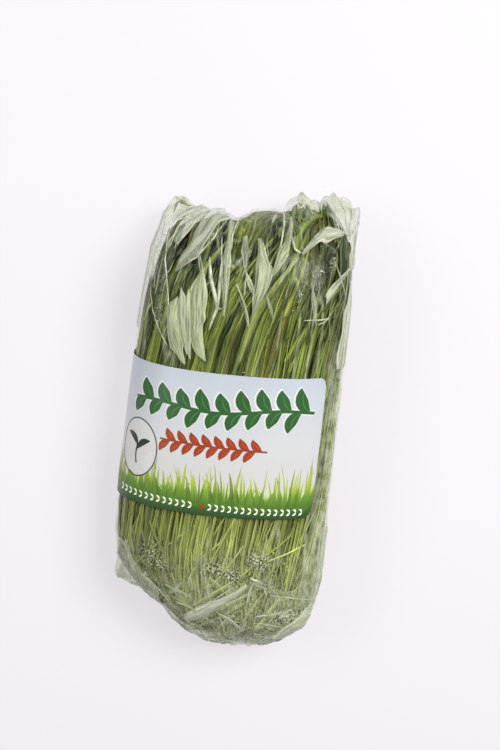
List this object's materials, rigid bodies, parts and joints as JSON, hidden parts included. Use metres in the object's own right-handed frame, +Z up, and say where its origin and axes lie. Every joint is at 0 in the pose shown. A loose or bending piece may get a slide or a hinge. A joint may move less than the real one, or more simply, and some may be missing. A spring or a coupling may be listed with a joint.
{
  "type": "bagged cut wheatgrass",
  "caption": "Clear film bag packed with cut wheatgrass, lying on its back with a wrap-round label on its front and its mouth folded under.",
  "frame": {"origin": "the middle of the bag's footprint, on the surface that it lies on", "axes": "+Y along the bag from its sealed bottom to its closed mouth, +Z up out of the front that carries the label, +X to the right as seen from above with the mouth at the top"},
  "size_m": [0.1206, 0.264, 0.069],
  "materials": {
    "film": "gloss",
    "label": "satin",
    "leaf_green": "satin",
    "stem_green": "satin"
  },
  "bodies": {
    "root": {"film_bag": "film", "label": "label", "tuft_01": "leaf_green", "tuft_02": "leaf_green", "tuft_03": "leaf_green", "tuft_04": "leaf_green", "tuft_05": "leaf_green", "tuft_06": "leaf_green", "tuft_07": "leaf_green", "tuft_08": "leaf_green", "tuft_09": "leaf_green", "tuft_10": "leaf_green", "tuft_11": "leaf_green", "tuft_12": "leaf_green", "tuft_13": "leaf_green", "tuft_14": "leaf_green", "tuft_15": "leaf_green", "tuft_16": "leaf_green", "tuft_17": "leaf_green", "tuft_18": "leaf_green", "tuft_19": "leaf_green", "tuft_20": "leaf_green", "loose_blade_01": "stem_green", "loose_blade_02": "stem_green", "loose_blade_03": "stem_green", "loose_blade_04": "stem_green", "loose_blade_05": "stem_green", "loose_blade_06": "stem_green"}
  },
  "joints": []
}
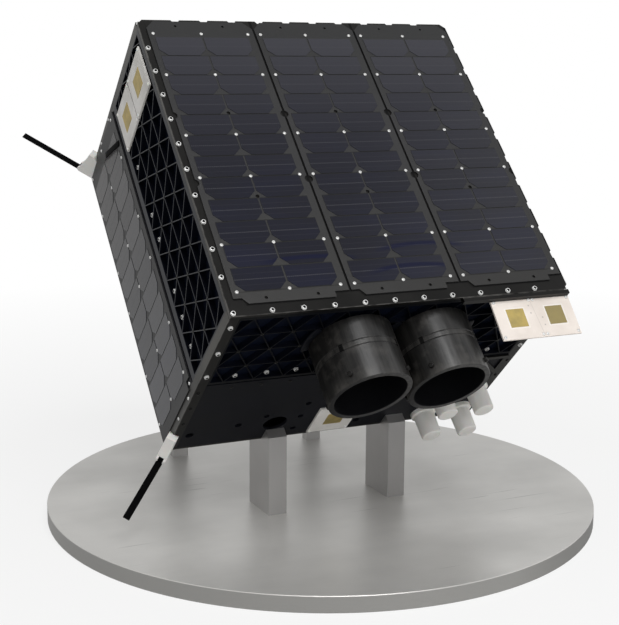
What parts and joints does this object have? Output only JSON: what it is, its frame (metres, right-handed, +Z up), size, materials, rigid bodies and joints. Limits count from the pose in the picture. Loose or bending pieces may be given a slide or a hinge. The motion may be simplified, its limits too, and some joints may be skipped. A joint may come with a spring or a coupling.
{
  "type": "earth observation microsatellite on display plinth",
  "caption": "Box-shaped imaging microsatellite, tilted on a round display plinth, with solar deck, isogrid sides, telescope baffles and folding blade antennas.",
  "frame": {"origin": "middle of the plinth's underside, on the floor", "axes": "+X along the body's width, to the right seen from the solar deck's front edge; +Y to the back; +Z up"},
  "size_m": [0.9599, 0.96, 0.8455],
  "materials": {
    "brushed_plinth": "brushed, clear",
    "brushed_post": "brushed, clear",
    "ring_metal": "turned, clear",
    "black_frame": "black anodised, satin",
    "black_isogrid": "black anodised, satin",
    "black_plate": "black anodised, satin",
    "panel_board": "dark laminate, satin",
    "solar_cell": "dark blue cell under cover glass",
    "black_baffle": "black coating, satin",
    "dark_lens": "dark coated glass",
    "white_plastic": "matte",
    "white_board": "satin laminate",
    "gold_patch": "gold plated, dull",
    "black_blade": "matte black coating"
  },
  "bodies": {
    "satellite": {"antenna_bracket_front": "white_plastic", "antenna_bracket_rear": "white_plastic", "baffle_left": "black_baffle", "baffle_right": "black_baffle", "bottom_plate": "black_frame", "corner_rail_back_left": "black_frame", "corner_rail_back_right": "black_frame", "corner_rail_front_left": "black_frame", "corner_rail_front_right": "black_frame", "front_gusset": "black_frame", "front_post_left": "brushed_post", "front_post_right": "brushed_post", "isogrid_back": "black_isogrid", "isogrid_front": "black_isogrid", "isogrid_left": "black_isogrid", "isogrid_right": "black_isogrid", "lens_left": "dark_lens", "lens_right": "dark_lens", "lower_wall_back": "black_plate", "lower_wall_front": "black_plate", "lower_wall_left": "black_plate", "lower_wall_right": "black_plate", "patch_board_front_1": "white_board", "patch_board_side_1": "white_board", "patch_board_side_2": "white_board", "patches_front": "gold_patch", "patches_side": "gold_patch", "plinth_disc": "brushed_plinth", "radome_1": "white_plastic", "radome_2": "white_plastic", "radome_3": "white_plastic", "radome_4": "white_plastic", "rear_post_left": "brushed_post", "rear_post_right": "brushed_post", "separation_ring": "ring_metal", "shelf_bar": "black_frame", "shelf_board": "white_board", "shelf_patches": "gold_patch", "side_panel_left": "panel_board", "side_panel_right": "panel_board", "solar_cells_left": "solar_cell", "solar_cells_right": "solar_cell", "solar_cells_top": "solar_cell", "solar_deck": "black_frame", "solar_panel_1": "panel_board", "solar_panel_2": "panel_board", "solar_panel_3": "panel_board"},
    "front_antenna": {"antenna_blade_front": "black_blade"},
    "rear_antenna": {"antenna_blade_rear": "black_blade"}
  },
  "joints": [
    {"name": "front_antenna_fold", "type": "hinge", "parent": "satellite", "child": "front_antenna", "pos_m": [-0.32339, -0.07674, 0.14516], "axis": [-0.757, 0.4539, 0.47], "range_deg": [0, 90]},
    {"name": "rear_antenna_fold", "type": "hinge", "parent": "satellite", "child": "rear_antenna", "pos_m": [-0.32523, 0.34786, 0.58484], "axis": [0.6691, 0.5162, 0.5346], "range_deg": [0, 90]}
  ]
}
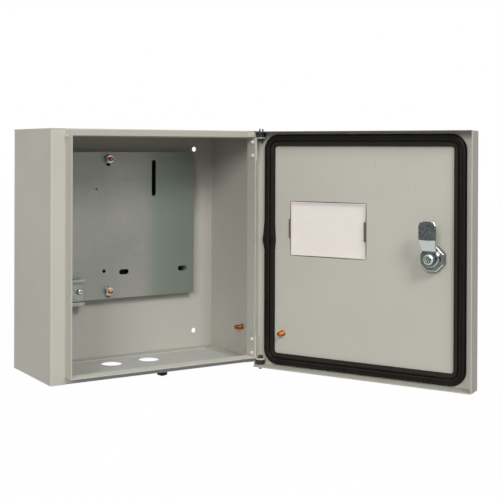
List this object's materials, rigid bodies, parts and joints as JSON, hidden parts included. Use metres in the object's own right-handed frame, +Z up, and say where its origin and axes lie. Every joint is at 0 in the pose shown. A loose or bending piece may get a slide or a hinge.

········

Required work :: Filter the data for the string "axes" and copy every line that has it.

Solution below ::
List this object's materials, rigid bodies, parts and joints as JSON, hidden parts included. Use metres in the object's own right-handed frame, +Z up, and say where its origin and axes lie. Every joint is at 0 in the pose shown. A loose or bending piece may get a slide or a hinge. A joint may move less than the real one, or more simply, and some may be missing. A spring or a coupling may be listed with a joint.
  "frame": {"origin": "the middle of the bag's footprint, on the surface that it lies on", "axes": "+Y along the bag from its sealed bottom to its closed mouth, +Z up out of the front that carries the label, +X to the right as seen from above with the mouth at the top"},
  "frame": {"origin": "middle of the plinth's underside, on the floor", "axes": "+X along the body's width, to the right seen from the solar deck's front edge; +Y to the back; +Z up"},
List this object's materials, rigid bodies, parts and joints as JSON, hidden parts included. Use metres in the object's own right-handed frame, +Z up, and say where its origin and axes lie. Every joint is at 0 in the pose shown. A loose or bending piece may get a slide or a hinge.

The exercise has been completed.